Forward-collision warning. Forward-collision warning systems significantly reduce the chances of you rear-ending another vehicle. When you’re trying to change lanes in bumper-to-bumper traffic and the person in front of you suddenly slams on the brakes, a system that uses cameras, lasers, or radar calculates the potential of an accident, provides warnings for you to prevent a collision, and then uses automatic emergency braking to stop your car before a crash can happen — just in case you don’t react in time to prevent the accident. Some forward-collision warning systems are more autonomous and also alert you when a pedestrian or cyclist might move in front of your car.  
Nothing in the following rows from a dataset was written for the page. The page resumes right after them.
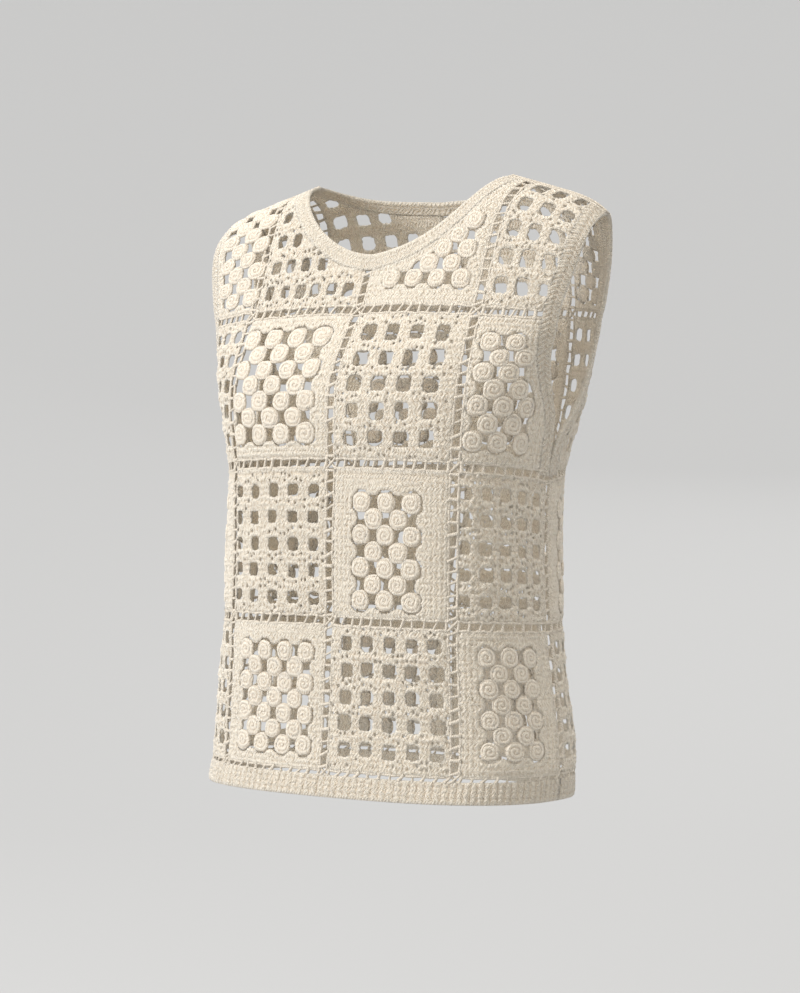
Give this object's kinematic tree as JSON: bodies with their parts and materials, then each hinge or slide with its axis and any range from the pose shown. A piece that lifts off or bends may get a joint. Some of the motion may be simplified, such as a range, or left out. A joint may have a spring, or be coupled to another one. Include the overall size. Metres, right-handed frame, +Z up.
{
  "type": "crochet top",
  "caption": "Sleeveless cream crochet top of joined patchwork squares, round neck, slit armholes and ribbed hem, holding a worn, empty shape.",
  "frame": {"origin": "on the shoulder line, midway between the two shoulders, at the height where the top is held up", "axes": "+X to the wearer's left, -Y out of the front, +Z up"},
  "size_m": [0.42, 0.2193, 0.5437],
  "materials": {
    "cotton_squares": "matt cream cotton crochet",
    "cotton_bands": "matt cream cotton, close ribbed crochet"
  },
  "bodies": {
    "root": {"front_lower_inner_left": "cotton_squares", "front_lower_inner_right": "cotton_squares", "front_lower_outer_left": "cotton_squares", "front_lower_outer_right": "cotton_squares", "front_middle_inner_left": "cotton_squares", "front_middle_inner_right": "cotton_squares", "front_middle_outer_left": "cotton_squares", "front_middle_outer_right": "cotton_squares", "front_bust_inner_left": "cotton_squares", "front_bust_inner_right": "cotton_squares", "front_bust_outer_left": "cotton_squares", "front_bust_outer_right": "cotton_squares", "front_yoke_inner_left": "cotton_squares", "front_yoke_inner_right": "cotton_squares", "front_yoke_outer_left": "cotton_squares", "front_yoke_outer_right": "cotton_squares", "back_lower_inner_left": "cotton_squares", "back_lower_inner_right": "cotton_squares", "back_lower_outer_left": "cotton_squares", "back_lower_outer_right": "cotton_squares", "back_middle_inner_left": "cotton_squares", "back_middle_inner_right": "cotton_squares", "back_middle_outer_left": "cotton_squares", "back_middle_outer_right": "cotton_squares", "back_bust_inner_left": "cotton_squares", "back_bust_inner_right": "cotton_squares", "back_bust_outer_left": "cotton_squares", "back_bust_outer_right": "cotton_squares", "back_yoke_inner_left": "cotton_squares", "back_yoke_inner_right": "cotton_squares", "back_yoke_outer_left": "cotton_squares", "back_yoke_outer_right": "cotton_squares", "neck_band_front": "cotton_bands", "arm_band_front_left": "cotton_bands", "arm_band_front_right": "cotton_bands", "hem_band_front": "cotton_bands", "neck_band_back": "cotton_bands", "arm_band_back_left": "cotton_bands", "arm_band_back_right": "cotton_bands", "hem_band_back": "cotton_bands"}
  },
  "joints": []
}
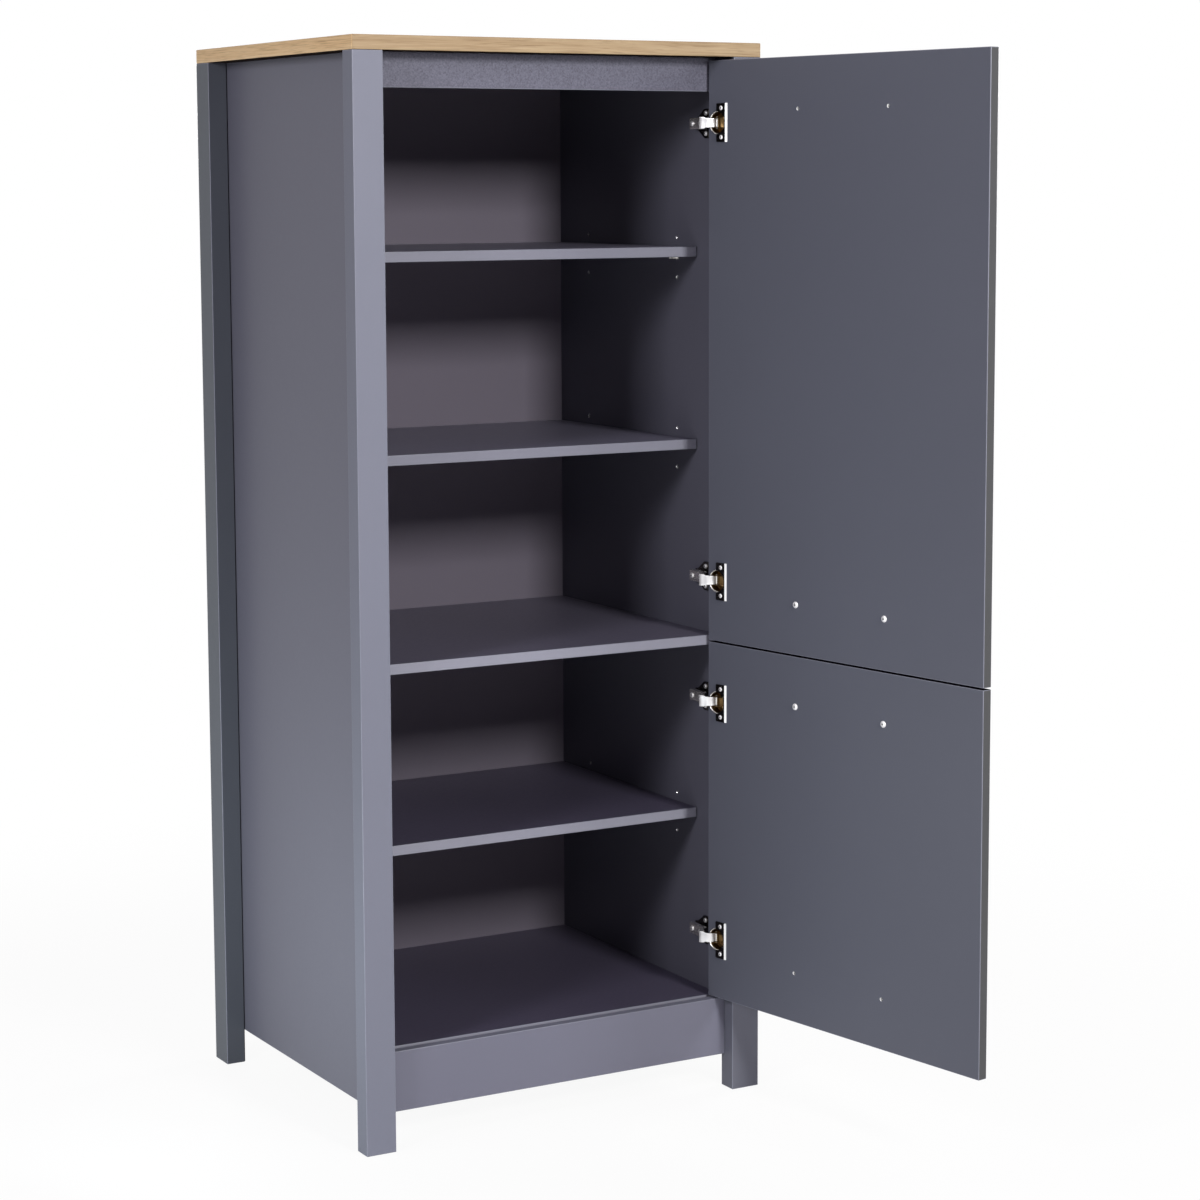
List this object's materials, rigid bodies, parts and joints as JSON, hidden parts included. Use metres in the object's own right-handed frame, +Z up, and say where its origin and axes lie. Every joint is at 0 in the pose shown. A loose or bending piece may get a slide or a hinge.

Blind-spot monitoring. Blind-spot monitoring uses lasers, cameras, or radar to monitor where nearby vehicles are in relation to your “blind spots,” or the places your mirrors don’t show. If there’s a car in a blind spot, the system turns on a warning light in the side mirrors. If you ignore the warning signal and still try to merge into the path of another car, the system emits an alert or chime to tell you a car is in the way.

Voice controls. Voice controls are a must-have option for hands-free, or if you want to control your car’s entertainment system while keeping your attention on the road. It’s also possible to have your phone read incoming text messages out loud and accept dictated responses.

Steering wheel-mounted stereo controls. Right alongside voice controls are steering wheel-mounted stereo controls, which let you adjust your music or calls on the fly and without taking your eyes off the road.

Android Auto and Apple CarPlay. The days of cassette tapes and CD players are long gone. Instead there’s Android Auto™ and Apple CarPlay™, which synch your car’s infotainment system with your phone’s interface. It also incorporates your phone’s usability and features, so your phone instantly becomes car-friendly and voice-activated.